Tak beruntungnya, sastrawan yang bertalenta ini muncul di tengah rezim anti pati terhadap kritik, walaupun dalam bentuk karya sastra. Rezim Orde Baru yang otoriter tidak memberi ruang sedikit pun dan bagi siapa pun menganggu status quo kekuasaannya.
Melalui kemahirannya berpuisi Wiji Thukul mulai pindah dari pangung ke pangung hingga dari kota satu ke kota lainnya membacakan puisi-puisi karyanya.
Baca Juga : 9 Puisi Karya Chairil Anwar Yang Wajib Anak Muda Baca
Aktivitas keseniannya terasah mahir setelah bergabung ke berbagai sanggar dan kelompok teater di Jawa Tengah bahkan sampai Ibu Kota Jakarta.
Apabila melihat latar belakangnya yang keras maka tidak heran seorang Wiji Thukul dengan perawakan kecil dengan suara pelo ini memiliki kepedulian sosial yang tinggi.
ayo kita pulang
ke rumah kontrakan
tidur berderet-deret
seperti ikan tangkapan
siap dijual di pelelangan
besok pagi
kita ke pabrik
kembali kerja
sarapan nasi bungkus
ngutang
seperti biasa
Pada zaman itu, tak ada pilihan lain bagi buruh kecuali mengikuti aturan main para pengusaha dan penguasa yang terus mengekplotasi para pekerja.
Realitas hidup buruh penuh perjuangan dan sering tercekik kemiskinan begitupun hutang membuat Wiji Thukul betul-betul berjuang hidup.

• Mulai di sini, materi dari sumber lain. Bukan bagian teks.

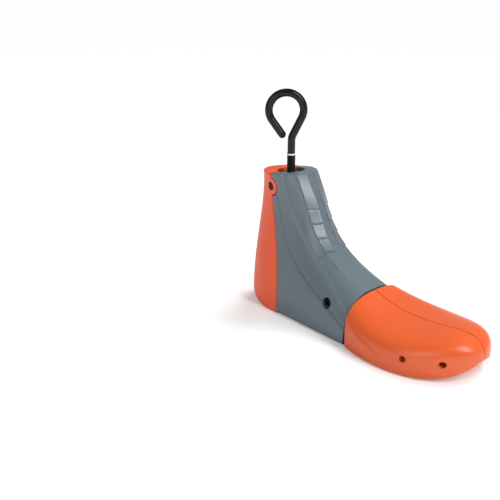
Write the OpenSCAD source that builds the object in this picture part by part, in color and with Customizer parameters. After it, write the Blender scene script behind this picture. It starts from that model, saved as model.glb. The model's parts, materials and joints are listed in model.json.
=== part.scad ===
// Two-way shoe stretcher. The hook screw lowers a cam block that swings the heel back for length
// and pushes a cam plate forward that spreads the two toe halves for width.
// X runs from heel to toe, Z is up and the origin is under the middle of the closed form.

/* [Form] */
// Height of the ankle top above the sole
ankle_h = 128; // [122:1:134]
// Heel back to the body's front rim
body_l = 138; // [134:1:144]
// Rear edge of the toe halves to their tip
toe_l = 108; // [104:1:116]
// Gap between the body's rim and the toe halves
toe_gap = 4; // [3:0.5:6]
// Width over both toe halves when closed
toe_w = 96; // [92:1:104]
// Height of the toe halves at their rear edge
toe_rear_h = 41.7; // [40:0.5:46]
// Height of the toe tip's nose line
nose_h = 17.4; // [15:0.5:20]
// Width of the heel and body at the sole
heel_w = 67.5; // [65:0.5:71]
// Width of the ankle top
ankle_w = 44; // [43:0.5:47]
// Front of the ankle top, from the heel back
ankle_front = 60; // [58:0.5:64]
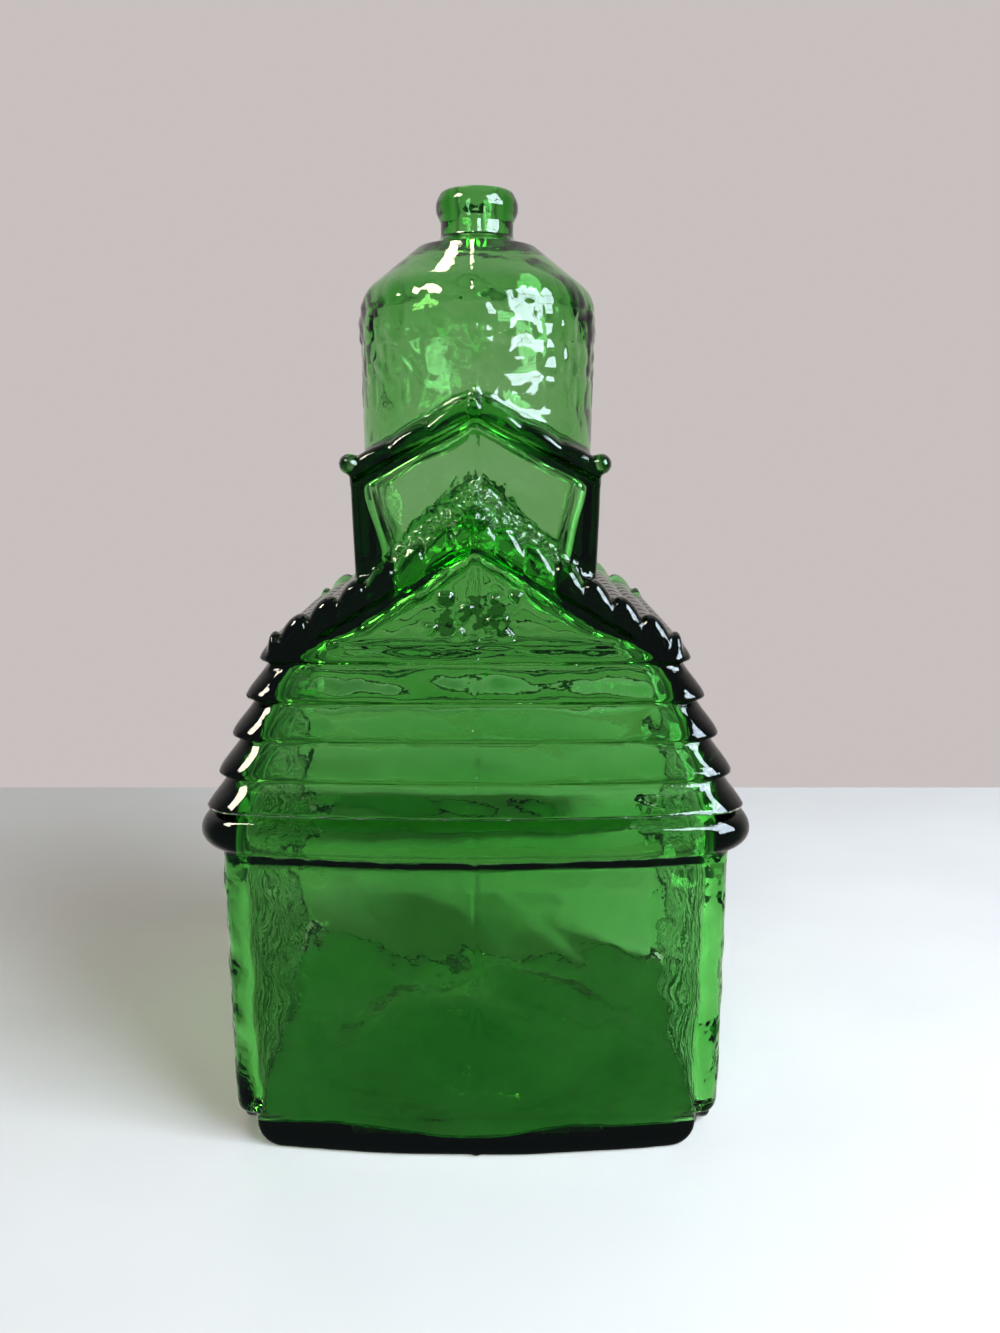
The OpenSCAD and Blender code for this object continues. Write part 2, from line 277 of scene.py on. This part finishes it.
def main_roof(x, y, z):
    cos_a = 1 / math.hypot(1, ROOF_SLOPE)
    across = np.abs(x)
    steps = (across - 3.6) / COURSE_SPAN
    bead = np.abs(np.sin(math.pi * steps * 1.15)) ** 0.6
    joint = (y / 5.2) + 0.5 * (np.floor(steps * 1.15) % 2)
    lap = 0.5 + 1.5 * bead - 0.25 * groove(joint, 0.1)
    over = (z - roof_line(x)) * cos_a
    body = smooth_max(over - lap, across - GABLE_X - 0.5, 1.2)
    leaves = 1.1 * smooth_step(0.2, 0.5, ripple(x * 0.7, y * 0.2, z, 3.3, 31))
    leaves = leaves * smooth_step(9.5, 8.5, across)
    leaves = leaves * smooth_step(96.5, 97.5, z) * smooth_step(106, 105, z)
    body = smooth_max(body, np.abs(y) - GABLE_Y - leaves, 0.8)
    board = smooth_max(over - 1.1 - 1.8 * bead, -over - 3.2, 1.4)
    board = smooth_max(board, np.abs(np.abs(y) - GABLE_Y + 1.4) - 2.8 - 0.5 * bead, 3.0)
    board = smooth_max(board, across - GABLE_X - 0.6, 1.4)
    field = smooth_min(body, board, 0.5)
    yk = np.abs(y) - (GABLE_Y + 2.2)
    knob = np.sqrt(x * x + yk * yk + (z - RIDGE_Z - 1.2) ** 2) - KNOB_R
    field = smooth_min(field, knob, 0.3)
    return smooth_max(field, ROOF_FOOT - z, 0.5)


def rough(x, y, z):
    """Broken facets, as on the hammered courses under the storey walls."""
    a = np.abs(ripple(x, y * 0.7, z, 3.8, 11))
    b = np.abs(ripple(x, y * 0.7, z, 2.3, 12))
    return 0.8 * a + 0.75 * b - 0.7


def flare(x, y, z):
    """The steep courses between the gable and the upper storey's end walls."""
    t = smooth_step(GABLE_Y - 1.5, STOREY_Y - 0.5, np.abs(y))
    low = roof_line(x) + 0.4
    high = FLARE_TOP - 2.2 - FLARE_SLOPE * np.abs(x)
    line_z = low + np.maximum(high - low, 0.6) * t**1.4
    field = (z - line_z) * 0.55 - 0.75 * rough(x, y, z) * (0.35 + 0.65 * t)
    field = smooth_max(field, np.abs(x) - STOREY_X - 1.2, 1.2)
    return smooth_max(field, np.abs(y) - GABLE_Y, 0.6)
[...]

Transisi berkesenian sampai pada aktivisme berawal sejak Wiji Thukul memprotes pencemaran lingkungan pabrik tekstil di Jagalan-Purungsawit.
Proses-proses yang dijalani inilah yang membuat Wiji Thukul masuk pada jaringan aktivis yang menentang keras rezim Soeharto.
Baca Juga : 13 Puisi Cinta W.S Rendra Yang Wajib Anak Muda Baca
Dan sejarah akhirnya mencatat Wiji Thukul lah menjadi salah satu anak bangsa yang di telan kekuasaan Rezim Soeharto dan hilang rimba kabarnya hingga kini.
Sebagai seorang sastrawan Wiji Thukul mendapat berbagai penghargaan salah satunya Wertheim Encourage Award bersama dengan W.S Rendra.
Puisi Nonton Harga menjadi salah satu warisan terbesar dan terus akan menjadi peluru seperti buku antalogi puisinya Aku Ingin Jadi Peluru.